Features I actually saw here I recall are TIDAL WAVE, DEADLY WEAPONS (w/Chesty Morgan), and THE EXORCIST.
I used to go to the Commodore every Saturday morning with my friends, in the late 1950’s and early 1960’s. I remember seeing “Gorgo” (kind of a giant lizard Godzilla ripoff) and a film that absolutely terrified me, “Black Sabbath”, aka “I Tre volti della paura”, a trilogy of really scary stories with Boris Karloff—which I believe was the inspiration for naming Ozzy Osbourne’s band. I think the balcony was still open at that time—you HAD to sit up there, because if you sat downstairs the kids in the balcony would throw jujubees in your hair or pour soda pop down on you. Saturdays, you could see a double-feature plus a string of old serials from the 1930’s (“The Claw”), a bunch of cartoons and get a box of popcorn all for a handful of change. We’d spend the whole morning there.
In 1977, my father, brother and I saw a fanciful World War I action drama at the Commodore called SHOUT AT THE DEVIL, starring Lee Marvin and Roger Moore. At the time, the theater was showing Bollywood films late in the evening after the mainstream releases. I remember the crowd for the south Asian feature was much larger than the group who saw SHOUT AT THE DEVIL.
Here is the theater in 1982, when it was the Cine Olympia:
http://tinyurl.com/dhjppw
If you want an example of how the Internet is making the world a smaller place, here you go: a photo of the Commodore appears on cover of a CD by a Croation band, released on a Brazilian label.

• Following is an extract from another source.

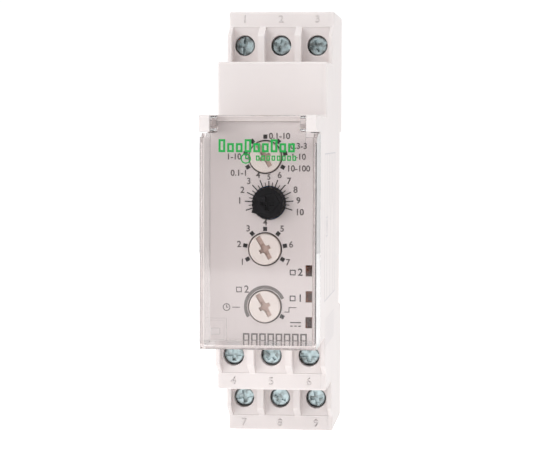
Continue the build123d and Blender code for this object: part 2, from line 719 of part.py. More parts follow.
def dropper_capacitor():
    """A boxed film capacitor."""
    box = block(on_main_board(FILM_HEIGHT), FILM_Y, FILM_Z)
    return fillet(box.edges(), FILM_ROUND)


def varistor():
    """A surge disc on its two legs."""
    disc = rod("y", DISC_RADIUS, DISC_Y, *DISC_XZ)
    disc = fillet(disc.edges().filter_by(GeomType.CIRCLE), DISC_ROUND)
    for z in DISC_LEGS_Z:
        disc += rod("x", DISC_LEG_RADIUS, (MAIN_FACE_X, DISC_XZ[0]), sum(DISC_Y) / 2, z)
    return disc


def transformer():
    """The small supply transformer: ferrite frame round a wound bobbin."""
    x = on_main_board(CORE_HEIGHT)
    between_bars = (x[0] + CORE_BAR, x[1] - CORE_BAR)
    frame = block(x, CORE_Y, CORE_Z)
    window = (CORE_Z[0] + CORE_LIMB, CORE_Z[1] - CORE_LIMB)
    frame -= block(between_bars, (CORE_Y[0] - 1, CORE_Y[1] + 1), window)
    return frame + rod("x", WINDING_RADIUS, between_bars, sum(CORE_Y) / 2, sum(CORE_Z) / 2)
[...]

There’s a short review at: View link
Not sure whether or not it’s their official site, but there’s a page for the band (Florence Foster Fan Club) at http://www.myspace.com/florencefosterfanclub
I knew I had this ticket somewhere…. and finally found it…
http://imageshack.us/photo/my-images/522/commodoretheatreticket.jpg/
I am SO excited to have found this page !!! From 1968-1972, I spent the equivalent of probably, months inside the Commodore. $1.00 got me in ALL day on Saturdays,and it’s where I first saw Easy Rider,Bonnie And Clyde,The St.Valentine’s Day Massacre,Guess Who’s Coming To Dinner, and so many more.